Up to 400 workers at Holden’s headquarters in Victoria will lose their jobs before Christmas, as the car maker continues to wind down its operations ahead of its 2017 manufacturing closure.
A further 200 workers will be dealt the same fate by the end of next year, the union representing engineering workers has confirmed.
The affected staff, all product development engineers responsible for designing new and updated vehicles, will be made redundant due to the fact Holden is nearing its manufacturing end date in Australia.
The VF Commodore, which has so far enjoyed consistently strong sales since it was launched mid-2013, will be updated for the final time in October 2015. The Cruze small car, meanwhile, is due for one last facelift before manufacturing is ceased in Australia.
“Unfortunately this is not news to the engineers themselves,” said Sharelle Herrington, the Victorian branch director of Professionals Australia, adding that the final 2014 figure will likely be between 200 and 400 staff.
“These job cuts will happen by the end of the year, but that was always the plan.
“These staff are all product development engineers, these are the people who design the car, who make it work, do all of the engines and chassis and everything else.
“With Holden not producing vehicles in Australia moving forward, the work for these engineers will eventually cease to exist.”
The immediate round of job cuts will not affect manufacturing engineers at Holden’s Elizabeth plant in South Australia.
In a statement, Holden said it was doing everything it could to help workers transition into new jobs.
“As announced last year, Holden’s engineering workforce is largely tied to production of our locally-manufactured vehicles and as such our engineering workforce will be scaled back over time,” the statement said.

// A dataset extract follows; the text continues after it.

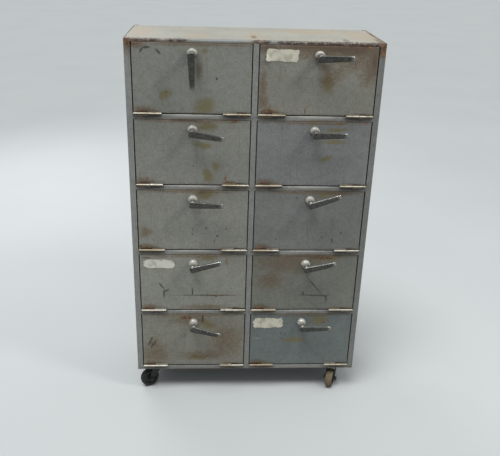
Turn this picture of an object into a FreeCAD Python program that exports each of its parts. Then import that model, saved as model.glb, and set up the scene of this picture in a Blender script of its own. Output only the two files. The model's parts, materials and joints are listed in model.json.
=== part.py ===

“The company currently has a Voluntary Separation Program open to engineering employees, which has been open since the first quarter of this year. Holden has also localised a number of engineers to GM headquarters in Detroit where possible.
“We are absolutely committed to a long and orderly transition but won’t engage in speculation on timing or the number of employees impacted and have nothing to announce.”
Herrington said future job prospects for Holden’s product development engineers were dim. The company is expected to retain about 100 engineers once it closes it factory doors in 2017, as the brand reverts to an import-only basis. Holden will continue to employ those engineers in its global design centre.
“There will be a handful of positions left but it will be negligible for product engineers,” Herrington said.
“The really disappointing thing is that no one has a plan to keep those people in manufacturing in this country and in this state.
“I think of these engineers will have to look overseas for ongoing work. They’re trained in a pretty specialised skill set which is not directly transferable to other engineering jobs.”
The job cuts come as engineering workers at Holden prepare to negotiate their upcoming Enterprise Bargaining Agreement with the company later this year.